Spices feel amazing. Ice cream feels amazing. Putting the container away feels amazing. Leftovers are a miracle. I’ve lost ten pounds in the month since I’ve gotten my fridge and I could not be happier.
It’s still not perfect. I didn’t just magically stop eating too much just because I realized I don’t have to. It’s an ongoing process. Sometimes I have to actually tell myself that I’m safe, that I don’t have to eat anymore, that just feeling satisfied is ok and that I don’t have to eat until it hurts. Sometimes that isn’t enough and I really feel like I need that feeling. I’ve started keeping a gallon of water handy and chugging that until I feel that same fullness. That helps sometimes. Sometimes even that isn’t enough and I still eat like I used to. It’s going to take some time until I get used to this new life, but in the meantime I’m happy that I’ve even come this far.

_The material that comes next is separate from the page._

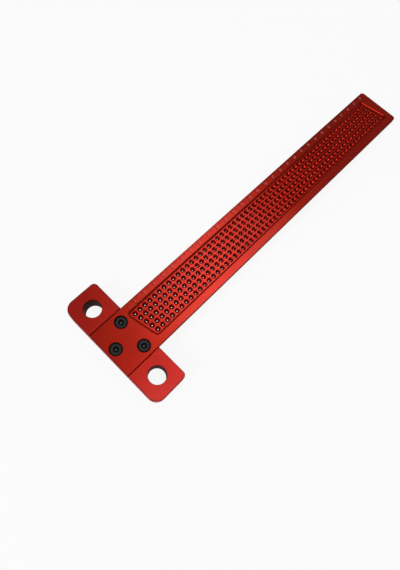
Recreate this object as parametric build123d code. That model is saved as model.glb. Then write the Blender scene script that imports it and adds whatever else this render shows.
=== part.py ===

On the first night of Pesach past, I asked my rabbi if I could say Birkas HaGomel after surviving for so many years where I used to live, including two suicide attempts. He told me that I didn’t meet the halachic requirements, but the blessing encompasses everything I feel, and everything I want to say to God about my life, so here goes: בָּרוּךְ אַתָּה ה’ אֱלֹהֵינוּ מֶלֶךְ הָעוֹלָם הַגּוֹמֵל לְחַיָּבִים טוֹבוֹת, שֶׁגְּמָלַנִי כָּל טוּב.